That thing

That thing..

I am always faced by the same paradox ; no sooner do I become aware of the alchemy worked by my imagination upon reality than I see that reality reclaimed and borne away by the uncontrollable river of things.. The Revolution of Everyday Life,1973

Raoul Vaneigem is the author of the quote which names this blog.. I found it online I confess, and WordPress accepted the title after having refused several others. I’m not sure Raoul would be so accommodating with my appropriation

I knew who he was from my copy of the Situationist International Reader.(borrowed from a guy at a Sun Ra concert in Florence in 1983 –  probably time I gave it back..) To find my context I did the usual trawl through Wiki land but I cant find ithe quote in the online version of his manuscript, . I wondered if I had misrepresented him?

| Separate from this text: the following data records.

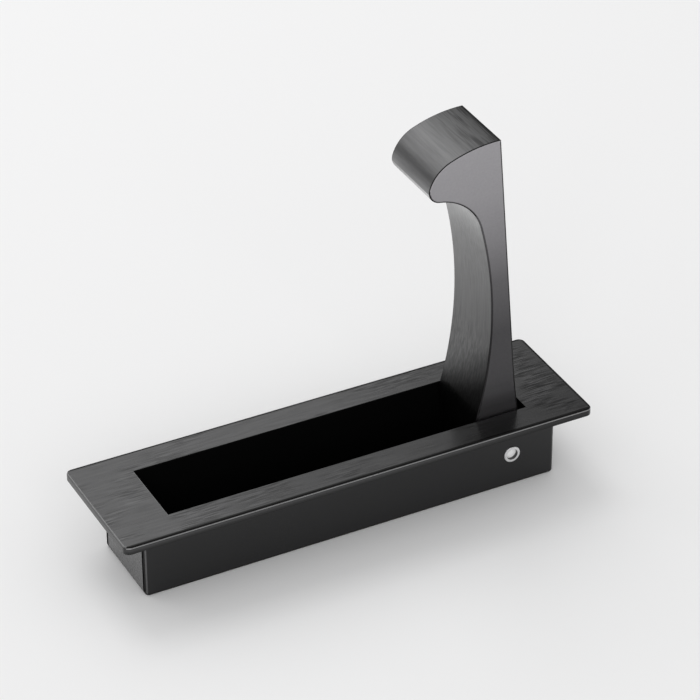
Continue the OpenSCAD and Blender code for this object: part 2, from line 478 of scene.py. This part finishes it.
def near_strip_painted_reflection(tree):
    """Painted reflection: the front strip darkens a little from the middle to the pivot
    end.
    """
    here = ramp(tree, along(tree, "X"), -0.060, -0.020, 0.0, 0.28)
    front = ramp(tree, along(tree, "Y"), 0.0, -0.012, 0.0, 1.0)
    return figure(tree, "SUBTRACT", 1.0, figure(tree, "MULTIPLY", here, front))


def pivot_end(tree):
    """The plate is a little lighter at the pivot end, where the marks are stronger."""
    return ramp(tree, along(tree, "X"), STRONG_FROM_X, STRONG_AT_X, 1.0, 1.13)


plate_brushed = brushed("plate_brushed", (0.096, 0.096, 0.097), (70, 1800, 1800), 0.16,
                        0.24, metallic=0.90,
                        extra=(plate_painted_dark_line, brush_marks, near_strip_painted_reflection, pivot_end))

# %% [markdown]
# ## The box and the recess
#
# Below the plate the casting is not brushed. The long walls of the box are smooth and
# nearly black, and the recess is painted darker still, as painted shade. The two ends
# are painted grey, as a painted reflection, with a painted dark line along each upright
# side. That line is dark and dull at once, so it changes the colour and the shine.

# %% Finishes of the box
BOX_CORNER_AT = 0.01295
BOX_LINE = 0.0010
PLAIN_SPECULAR = 0.5


def end_painted_dark_line(tree):
    """A painted dark line, painted shade, down both upright sides of an end of the box."""
    return beyond(tree, "Y", BOX_CORNER_AT - BOX_LINE, LINE_FADE, 0.0)


box_satin = satin("box_satin", (0.006, 0.006, 0.0065), 0.22, specular=0.43)
# The recess is painted darker than the box's own black, as painted shade.
recess_painted_shade = satin("recess_painted_shade", (0.0012, 0.0012, 0.0012), 0.5, specular=0.2)
# Painted reflection: the ends are grey, with a painted dark line down each upright side.
box_end_painted_reflection = satin("box_end_painted_reflection", (0.090, 0.090, 0.091), 0.26, grain=450, contrast=0.02,
                extra=(end_painted_dark_line,))
end_tree = box_end_painted_reflection.node_tree
end_shader = end_tree.nodes["Principled BSDF"]
end_shine = figure(end_tree, "MULTIPLY", end_painted_dark_line(end_tree), PLAIN_SPECULAR)
end_tree.links.new(end_shine, end_shader.inputs["Specular IOR Level"])

# %% [markdown]
# ## The long sides of the plate
#
# The plate is 2.5 mm thick. Its long sides get a painted highlight just below the
# rounded rim, and painted shade towards the pivot end. The change runs over one
# millimetre, so it is drawn as a curve over the height.

# %% Finish of the plate's long sides
def side_painted_highlight(tree):
    """Painted highlight: the long sides of the plate are lighter just below the rim."""
    return profile(tree, along(tree, "Z"), [
        (0.0220, 0.14), (0.0225, 0.22), (0.0231, 0.60), (0.0235, 1.0), (0.0239, 0.35)])


def side_painted_shade(tree):
    """Painted shade: they are darker towards the pivot end."""
    return ramp(tree, along(tree, "X"), 0.030, 0.060, 1.0, 0.35)


# Painted highlight below the rim and painted shade at the pivot end of the plate's sides.
rim_side_painted_sheen = satin("rim_side_painted_sheen", (0.045, 0.045, 0.046), 0.22, specular=0.3,
                 extra=(side_painted_highlight, side_painted_shade))

# %% [markdown]
# ## The blade of the lever
#
# The long hollow of the blade is brushed up and down. Painted shade makes it dark at its
# foot, down in the box, and a painted reflection makes it brighter up to the throat under
# the hook. The near side of the throat gets a painted highlight, brightest of all.

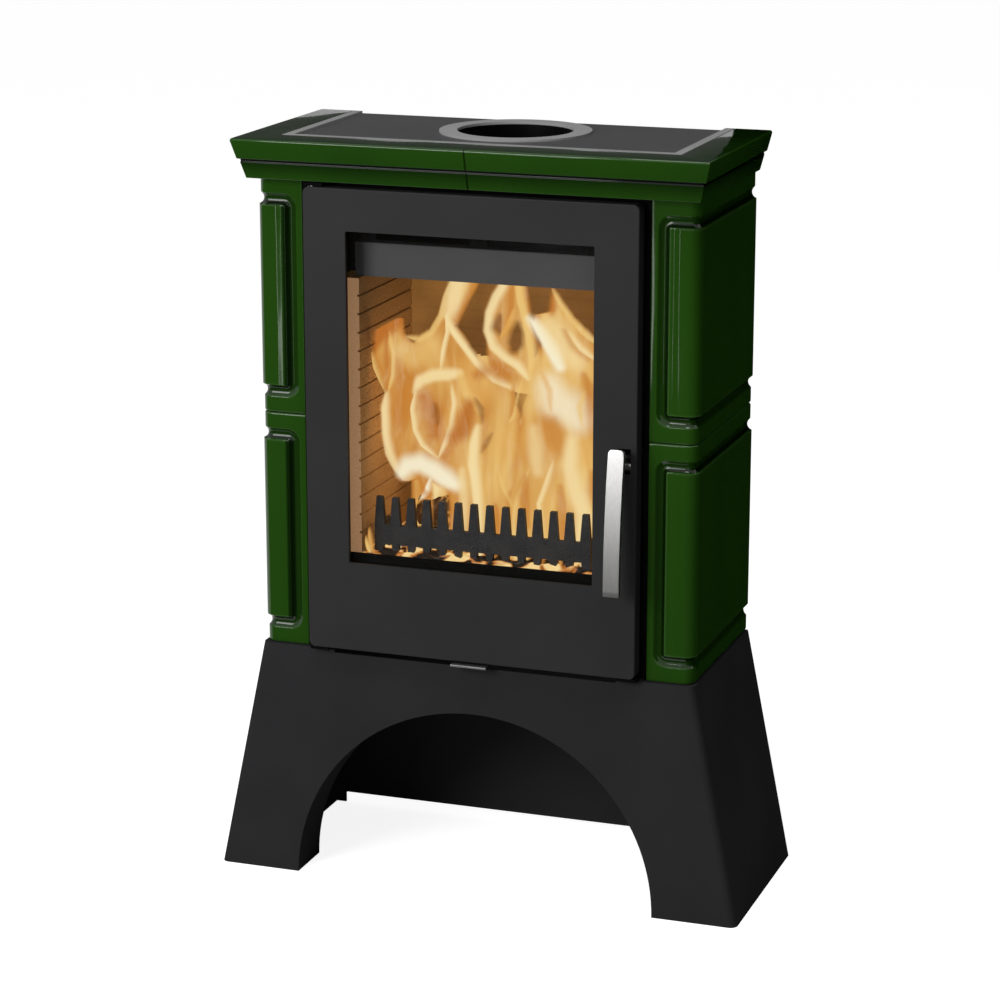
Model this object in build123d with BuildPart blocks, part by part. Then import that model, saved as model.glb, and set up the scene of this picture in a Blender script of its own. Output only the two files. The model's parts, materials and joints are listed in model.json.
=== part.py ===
"""Wood stove in glazed tiles: a flared sheet-steel plinth with an arch, a steel firebox with brick
lining, four corner-wrapping tiles, a two-piece tiled cornice and a glazed door with a lever handle.

Millimetres, +Z up. The front faces -Y. Depths are measured forwards from the back plane of the tiles."""
import os

from build123d import *

os.makedirs("parts", exist_ok=True)

# ---- overall layout -------------------------------------------------------------------------------
tile_span = 586.0  # across the outer faces of the side tiles
tile_front = 260.0  # depth of the tiles' front strips
plinth_height = 313.0  # floor to the underside of the lower tiles
lower_tile_height = 309.2
upper_tile_height = 305.0
tile_joint = 0.8
cornice_height = 52.0
door_front = 279.0  # depth of the door's front face
grip_reach = 40.0  # how far the grip stands out of the door's front face
overall_depth = door_front + grip_reach
back_y = overall_depth / 2

tile_half = tile_span / 2
joint_z = plinth_height + lower_tile_height
upper_tile_z = joint_z + tile_joint
cornice_z = upper_tile_z + upper_tile_height
top_z = cornice_z + cornice_height

# ---- sheet and clearances -------------------------------------------------------------------------
plinth_sheet = 3.0
jacket_sheet = 2.0
shell_plate = 4.0
rest_gap = 0.3  # between pieces that stand on or beside each other without a weld

# ---- tiles ----------------------------------------------------------------------------------------
tile_wall = 14.0
tile_strip = 63.0  # width of a tile's front strip
tile_corner_radius = 16.0
tile_inner_radius = 4.0
border_drop = 1.5  # the border lies this much below the raised panel
border_end = 28.0  # tile end to the groove's centre line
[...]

Raoul has a unsurprising contempt for consumerism , and on the whole, appears to have no time for things. He’s good at aphorisms here is another one about how richness is merely the accumulation of a number of poor things. Things are fetishes they distract us and prevent us from knowing ourselves.

Yet at other points he suggests that they can be granted a life a value and that is perhaps what I can see in the quote I found, the paradox of the discovery of creativity or use via stuff that leaves us with only stuff as our remnant .

Thingness also concerns Robert McFarlane in his recent book, Landmarks

In Old English, thynge does not only designate a material object , but can also denote ‘a narrative not fully known’ , or indicate ‘ the unknowability of larger chains of events (p35)

Although, unusually for RmcF,  I couldn’t find a citation, this does make sense, as in everyday speech, ‘the thing about .. ‘, does mean an ongoing situation, where the thing is a signifier for a number of associations.

It also explains to me why I am drawn to the term ‘thing’ rather than the Latinate ‘object’ more philosophically distinguished and less ambiguous.. I ask myself if it would be so easy to get lost in a river of objects?

And then there’s Heidegger

If we speak of the essence of a house and the essence of the state we do not mean a generic type; rather we mean the ways in which house and state hold sway, administer themselves, develop and decay the way they essentially unfold [wesen]. The Question Concerning Technology, Basic Writings, Routlege Classics, p234

Do things unfold , have essences isn’t that a bit Pseud’s Corner really?

My limited understanding of H is that he does not so much believe that stuff is animate but that our philological representation (later) and phenomenological perception of it (earlier) present it to us in this way. In other words , Vaneigem’s aphorism about granting things a life echoes his thought.

Then there is the Zen köan

there is the thing and there is the word for the thing and that is one thing too many.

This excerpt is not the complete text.